A boy scrambles down a short but steep rocky incline in the middle of the woods, in the dead of night. He hits the ground, unhurt but a little breathless, and looks around. Although we may not have any idea where he is or where he is going, he seems to always know exactly what he’s doing. He moves forward without hesitation, without panic, and with astonishing strength, even though one false move will cause a sudden, abrupt, and brutal death.
This is how “Inside” begins.
There are questions that arise immediately. Why is the boy sneaking and hiding? Why does a terrible fate befall him if he steps into the light, or gets spotted by the strange figures in masks, or the dogs catch up to him? Where is he going, and why is everything so grim, so dark, so unexplained?
What is this world, and what happened here?
Perhaps, in some scenes, it is more important to ask – what is happening here right now?
Playing the Game:
Disguised as a lush, shadowy 3D world, “Inside” is actually a 2D side-scrolling puzzle adventure. You play as the Boy, a kid in a red shirt and black pants, and you have only two directions to move in: left or right. You travel ‘forward’ in search of…what? It isn’t clear. But something lies at the end of this journey, and the Boy presses on through challenging obstacles, strange rooms, terrifying surprises, and curious puzzles.

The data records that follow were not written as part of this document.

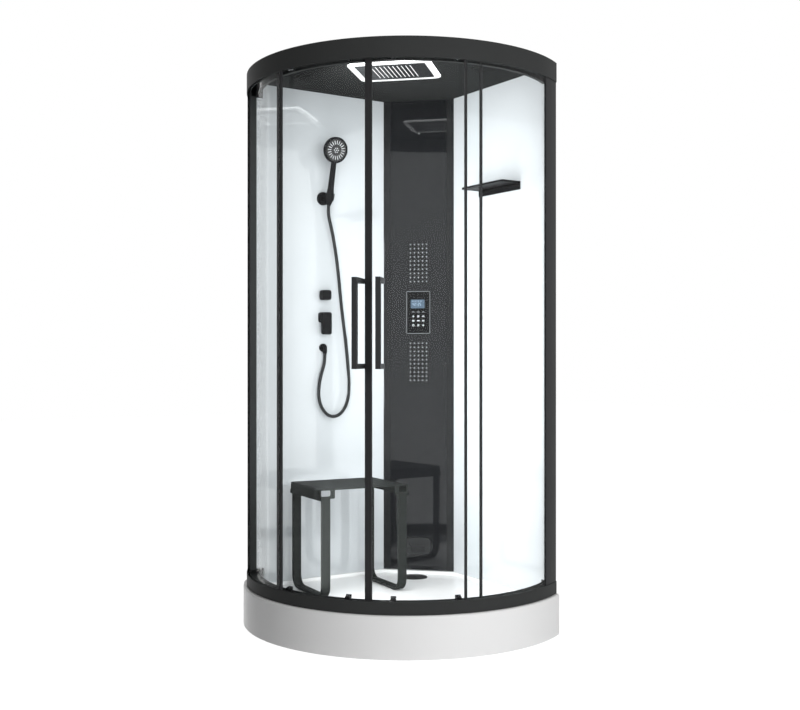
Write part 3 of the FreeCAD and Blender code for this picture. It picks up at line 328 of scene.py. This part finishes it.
LED_GLOW = edge_lit("led_glow", "FFFFFF", strength=3.2, level=0.94)
# The rain nozzles are no lamp: their glow is painted light on a face turned down, away from the
# lamps.
NOZZLE_PAINTED_GLOW = glowing("nozzle_painted_glow", "DDDDDD", strength=0.6, level=0.9)
SCREEN_GLOW = glowing("screen_glow", "3A4B5B", strength=0.3, level=0.9)
MARK_WHITE = moulded("mark_white", "C4C6C8", 0.4, 0.5)
MARK_GREY = moulded("mark_grey", "6C6F72", 0.4, 0.5)
DIGIT_WHITE = glowing("digit_white", "8C9FB0", strength=0.3, level=0.95)
HANGERS = hanger_finish()

finishes = {
    "shower_tray": TRAY_WHITE, "tray_frame": GALVANISED, "adjustable_feet": GALVANISED,
    "waste_trap": PIPE_GREY, "drain_cover": FITTING_BLACK, "bottom_rail": FRAME_BLACK,
    "top_rail": FRAME_BLACK, "roof_panel": CEILING_BLACK, "left_wall": LEFT_WALL_SHADED_WHITE,
    "right_wall": RIGHT_WALL_WHITE, "wall_channels": FRAME_BLACK, "end_stiles": STILE_BLACK,
    "fixed_stiles": STILE_BLACK, "left_fixed_glass": FIXED_GLASS, "right_fixed_glass": FIXED_GLASS,
    "column_glass": COLUMN_BLACK, "column_profiles": PROFILE_BLACK, "column_frame": GALVANISED,
    "control_panel": PANEL_BLACK, "control_display": SCREEN_GLOW, "control_box": TRIM_BLACK,
    "upper_jets": JET_GREY, "lower_jets": JET_GREY, "side_jets": TRIM_BLACK,
    "steam_generator": STEEL, "steam_pipe": STEEL, "steam_outlet": TRIM_BLACK,
    "led_frame": LED_GLOW, "rain_plate": TRIM_BLACK, "fan_cover": CEILING_BLACK,
    "speaker_cover": CEILING_BLACK, "fan_unit": TRIM_BLACK, "speaker_unit": TRIM_BLACK,
    "handset_holder": FITTING_BLACK, "handset": FITTING_BLACK, "handset_face": FACE_BLACK,
    "outlet_elbow": FITTING_BLACK, "diverter_knob": FITTING_BLACK, "mixer_lever": FITTING_BLACK,
    "mixer_cartridge": FITTING_BLACK, "mixer_valve": FITTING_BLACK, "shelf": FITTING_BLACK,
    "stool_seat": STOOL_BLACK, "stool_legs": STOOL_BLACK, "stool_pads": RUBBER,
    "shower_hose": HOSE_BLACK,
}
for side in ("left", "right"):
    finishes[side + "_door_glass"] = DOOR_GLASS
    finishes[side + "_door_stile"] = STILE_BLACK
    finishes[side + "_door_tail_stile"] = STILE_BLACK
    finishes[side + "_inner_wheel"] = TRIM_BLACK
    finishes[side + "_outer_wheel"] = TRIM_BLACK
    finishes[side + "_door_hangers"] = HANGERS
    finishes[side + "_handle"] = HANDLE_BLACK
for name, finish in finishes.items():
    slots = nodes[name].data.materials
    slots.clear()
    slots.append(finish)


# ------------------------------------------------------------------ small tools for added pieces
def piece(name, mesh_builder, finish, body):
    """A new mesh piece that rides on a body."""
    mesh = bpy.data.meshes.new(name)
    shape = bmesh.new()
    mesh_builder(shape)
    bmesh.ops.recalc_face_normals(shape, faces=shape.faces)
    shape.to_mesh(mesh)
    shape.free()
    mesh.materials.append(finish)
    made = bpy.data.objects.new(name, mesh)
    bpy.context.scene.collection.objects.link(made)
    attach(made, body)


def slab(shape, place, width, height, depth, bevel=0.0):
    """A bar, plate or tile: width and height across a face, and depth out of it."""
    made = bmesh.ops.create_cube(shape, size=1.0)
    corners = made["verts"]
    bmesh.ops.scale(shape, verts=corners, vec=(width, height, depth))
    bmesh.ops.translate(shape, verts=corners, vec=(0.0, 0.0, depth / 2.0))
    if bevel > 0.0:
        edges = list({edge for corner in corners for edge in corner.link_edges})
        eased = bmesh.ops.bevel(shape, geom=edges, offset=bevel, segments=2, affect="EDGES")
        corners = list({v for v in eased["verts"]} | {v for v in corners if v.is_valid})
    bmesh.ops.transform(shape, verts=corners, matrix=place)


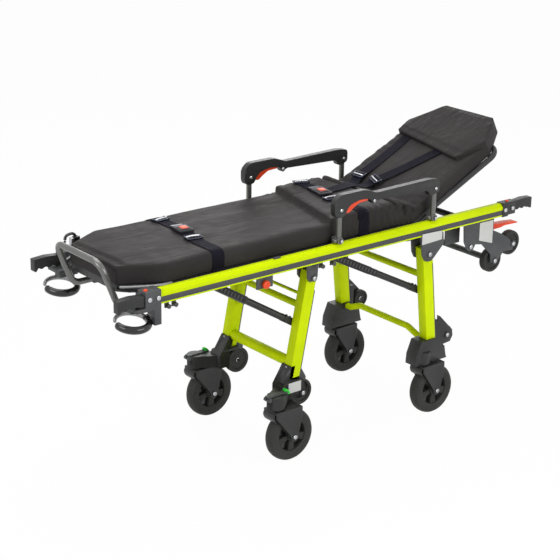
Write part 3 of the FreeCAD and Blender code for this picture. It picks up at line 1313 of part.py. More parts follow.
TRIGGER = [(0, 0.35), (0.08, 0.02), (0.2, 0), (0.62, 0.3), (0.96, 0.42), (1, 0.8), (0.85, 0.95),
           (0.6, 0.8), (0.1, 0.5)]


def armrest_trigger():
    middle = S.arm_inside + S.arm_thick / 2
    half = S.trigger_slot / 2 - S.trigger_gap
    blade = prism("side", (middle - half, middle + half),
                  form((trigger_x - S.trigger_reach, trigger_z - S.trigger_drop),
                       (S.trigger_length, S.trigger_tall), TRIGGER))
    eye = rod("y", (trigger_x, trigger_z), (middle - half, middle + half), S.trigger_eye)
    hole = rod("y", (trigger_x, trigger_z), (middle - half * 2, middle + half * 2),
               S.trigger_pin + S.pin_fit)
    return cut(fuse(blade, eye), hole)


def armrests():
    pieces = {"armrest_foot_post": armrest_post(S.arm_foot_x, S.foot_post_short),
              "armrest_head_post": armrest_post(S.arm_head_x, S.head_post_short),
              "armrest": armrest_bar(), "armrest_trigger": armrest_trigger()}
    for name, piece in pieces.items():
        node(f"left_{name}", piece)
        node(f"right_{name}", mirror(piece))


def armrest_lug(x):
    """A plate on the inner face of the rail, with the post's pin and its head."""
    plate = box((x - S.lug_half, x + S.lug_half), (S.rail_inside - S.lug_sheet, S.rail_inside),
                (lug_low, arm_low_z + S.post_boss))
    end = S.post_centre + S.post_boss_half + S.bar_gap
    pin = rod("y", (x, arm_low_z), (S.rail_inside - S.lug_sheet, end + S.bolt_head), S.arm_pin)
    head = bolt(x, arm_low_z, end)
    return fuse(plate, pin, head)


# ------------------------------------------------------------------ backrest

def pad_plan(start):
    return [(start, -S.pad_half), (S.pad_neck, -S.pad_neck_half),
            (S.pad_length, -S.pad_top_half), (S.pad_length, S.pad_top_half),
            (S.pad_neck, S.pad_neck_half), (start, S.pad_half)]


def backrest():
    """Everything here has the hinge at the origin and is then raised."""
    side = S.rest_side
    root_x = S.sleeve_radius - S.rest_wall
    points = [(root_x, side, 0), (S.rest_length, side, 0),
              (S.rest_length, -side, 0), (root_x, -side, 0)]
    hoop = bent_tube(points, S.rest_bend, S.rest_tube, S.rest_wall)
    span = (side - S.sleeve_width / 2, side + S.sleeve_width / 2)
    sleeve = rod("y", (0, 0), span, S.sleeve_radius)
    bore = rod("y", (0, 0), (side - S.sleeve_width, side + S.sleeve_width),
               S.tube_radius + S.pin_fit)
    bars = [rod("y", (S.rest_length * share, 0), (-side, side), S.rest_tube * 0.7)
            for share in (0.3, 0.7)]
    frame = fuse(hoop, sleeve, mirror(sleeve), *bars)
    pieces = [node("backrest_frame", cut(frame, bore, mirror(bore)))]
    panel_low = S.rest_tube
    panel_high = panel_low + S.rest_sheet
    inset = S.rest_tube
    panel = prism("top", (panel_low, panel_high),
                  [(S.sleeve_radius + inset, -S.pad_half + inset),
                   (S.pad_neck, -S.pad_neck_half + inset),
                   (S.pad_length - inset, -S.pad_top_half + inset),
                   (S.pad_length - inset, S.pad_top_half - inset),
                   (S.pad_neck, S.pad_neck_half - inset),
                   (S.sleeve_radius + inset, S.pad_half - inset)])
    pieces.append(node("backrest_panel", panel))
    low = panel_high + S.soft_gap
    high = low + S.pad_thick
    slant = prism("side", (-S.pad_half * 1.1, S.pad_half * 1.1),
                  [(S.pad_start, low), (S.pad_length, low), (S.pad_length, high),
                   (S.pad_start + S.pad_slant, high)])
    plan = prism("top", (low, high), pad_plan(S.pad_start))
    pieces.append(node("backrest_pad", common(slant, plan)))
    top = high + S.soft_gap
    pillow = prism("top", (top, top + S.pillow_thick),
                   [(S.pillow_start, -S.pillow_half), (S.pad_neck, -S.pad_neck_half),
                    (S.pad_length, -S.pad_top_half), (S.pad_length, S.pad_top_half),
                    (S.pad_neck, S.pad_neck_half), (S.pillow_start, S.pillow_half)])
    pieces.append(node("head_pillow", pillow))
    belt = box((S.shoulder_start, S.pillow_start - S.soft_gap),
               (S.shoulder_side - S.belt_width / 2, S.shoulder_side + S.belt_width / 2),
               (high + S.belt_gap, high + S.belt_gap + S.belt_thick))
    pieces.append(node("shoulder_belts", *both_sides(belt)))
    for piece in pieces:
        tilt(piece, S.hinge_x, hinge_z, -S.rest_angle)


def mattress():
    low = deck_top + S.soft_gap
    section = [(S.mattress_foot, low), (S.mattress_head, low),
               (S.mattress_head - S.mattress_slant, low + S.seat_thick),
               (S.seat_x + S.mattress_slant, low + S.seat_thick),
               (S.seat_x - S.mattress_slant, low + S.mattress_thick),
               (S.mattress_foot, low + S.mattress_thick)]
    block = prism("side", (-S.mattress_half, S.mattress_half), section)
    plan = prism("top", (low - S.cut_over, low + S.seat_thick + S.cut_over),
                 [(S.mattress_foot, -S.mattress_foot_half), (S.mattress_wide_x, -S.mattress_half),
                  (S.mattress_head, -S.mattress_half), (S.mattress_head, S.mattress_half),
                  (S.mattress_wide_x, S.mattress_half), (S.mattress_foot, S.mattress_foot_half)])
    node("mattress", common(block, plan))


def belt_over(x, top):
    """A belt over the mattress, down its sides to an anchor on each rail."""
    half = S.belt_width / 2
    side = S.mattress_half + S.belt_gap
    outer = side + S.belt_thick
    low_half = deck_half + S.belt_gap
    turn = deck_top + S.belt_thick
    knee = turn + low_half - side
    band = prism("front", (x - half, x + half),
                 [(-outer, top + S.belt_gap + S.belt_thick), (outer, top + S.belt_gap + S.belt_thick),
                  (outer, knee + S.belt_thick), (low_half + S.belt_thick, turn),
                  (low_half + S.belt_thick, belt_low), (low_half, belt_low),
                  (low_half, turn), (side, knee), (side, top + S.belt_gap),
                  (-side, top + S.belt_gap), (-side, knee), (-low_half, turn),
                  (-low_half, belt_low), (-low_half - S.belt_thick, belt_low),
                  (-low_half - S.belt_thick, turn), (-outer, knee + S.belt_thick)])
    anchor = box((x - half / 2, x + half / 2), (low_half + S.belt_thick, S.rail_inside),
                 (belt_low, belt_low + S.belt_anchor))
    start = top + S.belt_gap + S.belt_thick
    buckle = box((x - S.buckle_width / 2, x + S.buckle_width / 2),
                 (-S.buckle_length / 2, S.buckle_length / 2), (start, start + S.buckle_tall))
    return [band, buckle] + both_sides(anchor)


def patient_belts():
    low = deck_top + S.soft_gap
    node("patient_belts", *belt_over(S.leg_belt_x, low + S.mattress_thick),
         *belt_over(S.lap_belt_x, low + S.seat_thick))


# ------------------------------------------------------------- small fittings

def clamp_knob(x, z):
    """A small clamp screw on a tab below the right rail."""
    face = S.rail_inside + S.web
    tab = box((x - S.small_knob_radius, x + S.small_knob_radius), (S.rail_inside, face),
              (z - S.small_knob_radius, rail_bottom))
    return mirror(fuse(tab, rod("y", (x, z), (face, face + S.knob_thick), S.small_knob_radius)))


def rail_fittings():
    lugs = both_sides(armrest_lug(S.arm_foot_x), armrest_lug(S.arm_head_x))
    hangers = both_sides(hoop_hanger())
    half = S.knob_plate_half
    plate = box((S.knob_x - half, S.knob_x + half),
                (S.knob_plate_side, S.knob_plate_side + S.web),
                (knob_z - S.knob_radius, rail_bottom))
    hole = rod("y", (S.knob_x, knob_z), (S.knob_plate_side - S.cut_over,
                                           S.knob_plate_side + S.web + S.cut_over),
               S.knob_shaft + S.pin_fit)
    plate = mirror(cut(plate, hole))
    knobs = [clamp_knob(x, rail_bottom - S.small_knob_drop)
             for x in (S.seat_knob_x, S.seat_knob_x + S.seat_knob_pitch,
                       S.foot_knob_x, S.foot_knob_x + S.foot_knob_pitch)]
    carrier = mirror(box((red_lever_x - S.lug_half, red_lever_x + S.lug_half),
                         (S.rail_inside, S.rail_inside + S.lug_sheet),
                         (red_lever_z - S.lug_half, rail_bottom)))
    pin = mirror(rod("y", (red_lever_x, red_lever_z),
                     (S.red_lever_side, S.rail_inside + S.lug_sheet), S.red_lever_pin))
    side = S.rail_inside + (S.rail_width - S.bolt_head) / 2
    foot_start = S.rail_foot_end + S.loop_foot_set
    foot = box((foot_start, foot_start + S.loop_foot_length),
               (side - S.loop_foot_half, side + S.loop_foot_half),
               (S.rail_top, S.rail_top + S.post_boss))
    stand = foot_start + S.loop_foot_length * 0.6
    back = S.rail_foot_end - S.loop_back
    top = S.rail_top + S.loop_height
    wire = bent_tube([(stand, side, S.rail_top + S.post_boss / 2), (stand, side, top),
                      (back, side, top - S.bolt_head), (back, side, top - S.loop_drop)],
                     S.bolt_head_radius, S.bolt_head, S.bolt_head / 2)
    latch_x = S.knob_x + S.latch_set
    latch = mirror(box((latch_x - S.latch_half, latch_x + S.latch_half),
                       (side - S.loop_foot_half, side + S.cut_over),
                       (S.rail_top, S.rail_top + S.latch_tall)))
    node("rail_fittings", *lugs, *hangers, plate, *knobs, fuse(carrier, pin), fuse(foot, wire),
         latch)


def red_knob():
    face = S.knob_plate_side + S.web + S.bar_gap
    disc = rod("y", (S.knob_x, knob_z), (face, face + S.knob_thick), S.knob_radius)
    shaft = rod("y", (S.knob_x, knob_z), (S.knob_plate_side - S.knob_travel * 2, face + S.cut_over),
                S.knob_shaft)
    node("red_knob", mirror(fuse(disc, shaft)))


RED_LEVER = [(-0.06, 0.85), (-0.06, 0.1), (0.42, 0.14), (0.55, 0.3), (1, 0.22), (0.98, 0.42),
             (0.72, 0.6), (0.4, 0.7), (0.12, 0.95)]


def red_lever():
    low = red_lever_z - S.lug_half
    inner = S.red_lever_side + S.red_lever_gap
    outer = inner + S.red_lever_width
    blade = prism("side", (inner, outer),
                  form((red_lever_x, low), (S.red_lever_length, S.lug_half * 2), RED_LEVER))
    eye = rod("y", (red_lever_x, red_lever_z), (inner, outer), S.tab_eye)
    hole = rod("y", (red_lever_x, red_lever_z), (inner - S.cut_over, outer + S.cut_over),
               S.red_lever_pin + S.pin_fit)
    node("red_release_lever", mirror(cut(fuse(blade, eye), hole)))


def frame_bolts():
    """The bolt heads on the outer faces of the collars and the rails."""
    middle = rail_bottom + S.rail_height / 2
    places = [(S.foot_button_x + S.foot_bolt_set, middle, collar_out),
              (S.collar_foot_start - S.collar_bolt_set, middle, collar_out),
              (S.collar_head_start + S.collar_bolt_set, middle, collar_out),
              (S.head_button_x + S.head_bolt_set, middle, rail_outside + S.collar_thin)]
    node("frame_bolts", *both_sides(*[bolt(x, z, face) for x, z, face in places]))


# --------------------------------------------------------------------- build

def build():
    side_rails()
    cross_tubes()
    deck_panel()
    foot_end_castings()
    head_end_collars()
    push_hoop()
    leg_brackets()
    rail_fittings()
    load_wheel_frame()
    mattress()
    patient_belts()
    frame_bolts()
    backrest()
    head_leg_frame()
    head_leg_castings()
    foot_leg_frame()
    foot_leg_castings()
    braces()
    casters()
    guide_and_load_wheels()
    brake_pedals()
    armrests()
    handles()
    release_buttons()
    release_rings()
    red_lever()
    red_knob()


def check_document():
    """Stops before anything is written if a feature failed or a piece is bad."""
    doc.recompute()
    failed = [item.Name for item in doc.Objects
              if {"Invalid", "Error"} & set(item.State)]
    bad = [item.Label for item in NODES if item.Shape.isNull() or not item.Shape.isValid()]
    if failed or bad:
        raise RuntimeError(f"failed features {failed}, bad pieces {bad}")


def write_parts():
    os.makedirs("parts", exist_ok=True)
    for item in NODES:
        item.Shape.exportStep(os.path.join("parts", f"{item.Label}.step"))
        limits = item.Shape.BoundBox
        print(f"{item.Label:28s} {len(item.Shape.Solids):3d} solids "
              f"x {limits.XMin:7.1f} {limits.XMax:7.1f} y {limits.YMin:7.1f} {limits.YMax:7.1f} "
              f"z {limits.ZMin:7.1f} {limits.ZMax:7.1f}")
    print(len(NODES), "nodes")


build()
check_document()
write_parts()
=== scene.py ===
# %% [markdown]
# # A stretcher trolley, dressed in Blender
#
# The trolley comes in as a finished engineering model: every tube, casting, wheel and pin is
# already at its real size and place. This lesson gives it the looks. It rounds the hard edges,
# models the vinyl cushion, the belts and the wheels, and mixes a finish for each material.
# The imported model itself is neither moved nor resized.

# %% Load the frame
import json
import math

import bmesh
import bpy
from mathutils import Matrix, Quaternion, Vector, noise
from mathutils.bvhtree import BVHTree

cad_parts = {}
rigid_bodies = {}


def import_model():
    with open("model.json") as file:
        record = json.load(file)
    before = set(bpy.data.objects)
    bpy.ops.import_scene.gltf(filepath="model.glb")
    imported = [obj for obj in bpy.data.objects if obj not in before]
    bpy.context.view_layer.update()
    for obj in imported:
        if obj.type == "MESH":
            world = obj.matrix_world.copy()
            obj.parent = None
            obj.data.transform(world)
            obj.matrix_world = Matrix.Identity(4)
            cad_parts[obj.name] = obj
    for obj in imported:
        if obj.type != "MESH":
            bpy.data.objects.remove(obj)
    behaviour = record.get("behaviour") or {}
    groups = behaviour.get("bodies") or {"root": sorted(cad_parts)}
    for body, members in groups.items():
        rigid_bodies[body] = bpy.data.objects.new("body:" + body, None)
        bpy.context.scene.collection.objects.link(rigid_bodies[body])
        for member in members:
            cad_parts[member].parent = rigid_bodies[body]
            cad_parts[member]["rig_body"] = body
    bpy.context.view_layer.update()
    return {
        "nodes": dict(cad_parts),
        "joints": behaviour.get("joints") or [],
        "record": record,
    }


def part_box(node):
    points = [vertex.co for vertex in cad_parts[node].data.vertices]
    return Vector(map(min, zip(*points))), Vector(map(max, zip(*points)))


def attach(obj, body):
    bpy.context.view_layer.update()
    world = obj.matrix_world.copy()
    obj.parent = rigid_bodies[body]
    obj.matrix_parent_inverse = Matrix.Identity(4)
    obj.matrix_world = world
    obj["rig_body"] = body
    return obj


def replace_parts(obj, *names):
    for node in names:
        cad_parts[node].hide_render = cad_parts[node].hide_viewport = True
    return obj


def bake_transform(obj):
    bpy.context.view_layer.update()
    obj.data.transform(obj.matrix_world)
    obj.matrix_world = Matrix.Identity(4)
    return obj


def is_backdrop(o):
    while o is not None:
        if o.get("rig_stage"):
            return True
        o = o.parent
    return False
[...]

A lot of this gameplay is about timing. There are people (and things) in this game that want the Boy dead, and the second you miss a step or a cue – he’ll be dead before you can blink.
I kind of wish we had filmed some of the gameplay reactions when the Fella was playing “Inside” the other night. There was a lot of horrified face-making, jumpscare gasping, and slow-burn squinting at the screen while saying “What….the hell….is that?”
I don’t want to say too much about the actual content of the gameplay, because the surprises and mysteries that unfold are fascinating and deeply unsettling.
If dying repeatedly in gruesome ways because of tiny errors in judgement and timing bothers you, don’t play this game. This is a tactic used by the game designers and engineers to ‘steer’ the player toward the ‘correct’ solution to a problem – and it certainly does the trick. This style of gameplay is something that stresses me out to no end – but the Fella managed to
mostly keep his cool as he worked piece by piece to figure out how the Boy could make it through to the next section.
“How the hell are you supposed to beat this part?” I kept asking as panic rose in my throat. Bear in mind, I wasn’t even the one playing. I was just an observer.
The Fella was dauntless, however, and pressed onward, and I found myself completely unable to look away.
This game, while skin-pricklingly eerie, is beautifully designed and elegantly presented. Although I wouldn’t quite categorize this game’s genre as horror, it definitely has a deep underlying sense of dread and anticipation throughout. Not to mention the Very Abrupt Sudden Deaths the Boy can experience if you step into the wrong light, or lose control of the submarine vehicle, or wait a little too long to move forward. It’s a game designed to keep you on the edge, to keep you racing the invisible clock towards — or away from — something big. Like I said, not my style of gameplay, but I loved watching it happen.
The Fella and I both had intense dreams about this game after he finished playing. I don’t want to go into detail because this game is absolutely worth playing if you get the chance. I also don’t want to put my own thoughts and names on things that have no thoughts and names of their own – this game, having no text and no verbal dialogue, is a delightfully refreshing mystery.
As for the finale? The ending will leave your skin prickling and your mind in a whirl.
This game is awesome. Play it if you can, and if not, watch someone else play it. This is wordless storytelling of a high caliber, and we highly recommend it.